The Indians acquired Hand and Adam Cimber from the Padres on July 19.

Lindor’s defense; Brantley finally sits

In the eighth inning Wednesday, Francisco Lindor started a double play that at the very least prevented the Twins from tying the score. Logan Forsythe, just acquired from the Dodgers, came to the plate in his first at-bat for the Twins with runners on first and second, one out and the Indians leading 1-0.

"Sarby (infield coach Mike Sarbaugh) told me to play slight pull," Lindor said. "It's a new guy. He's trying to help the team as much as he can. I know he was going to try to pull the ball, so I shaded more towards my right side and I was getting ready towards my left as well."

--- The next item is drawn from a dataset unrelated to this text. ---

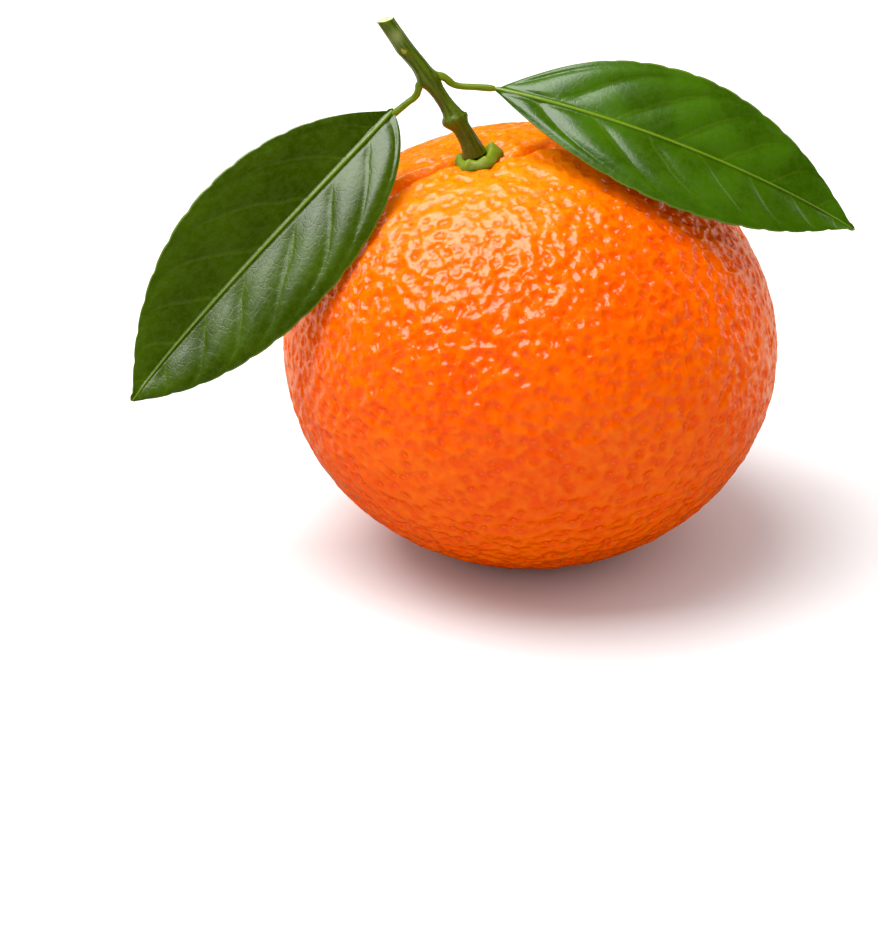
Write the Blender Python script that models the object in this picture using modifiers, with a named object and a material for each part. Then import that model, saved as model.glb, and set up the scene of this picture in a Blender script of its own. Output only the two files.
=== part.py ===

Forsythe did pull the ball as Lindor made the stop and threw to Erik Gonzalez who made a great turn at second base to complete the double play.

"As soon as he hit it, I knew I had a chance," Lindor said. "I just dived to stay underneath the baseball and it was just a matter of going to second. I know Gonzo has really quick hands and a good arm to first. I knew we had him."

Said Francona, "That ball gets by him, it's a tie game. To come out of that with two outs on that play, that was a spectacular play all the way around."

Michael Brantley, in an 0 for 13 slump, got the day off Wednesday. Francona could have used him in the ninth inning to hit for Gonzalez with one out and two on, but he passed. The Indians settled for one run and left the bases loaded.

"Oh, I certainly considered it," Francona said. "I thought a day off for him would do him a world of good. So, yeah, I was fighting it, because he would've been a really good matchup there, as he is with most guys. I just really wanted him to have an off day."

Brantley is hitting .200 since coming out of the All-Star break. He's hit one homer since June 11.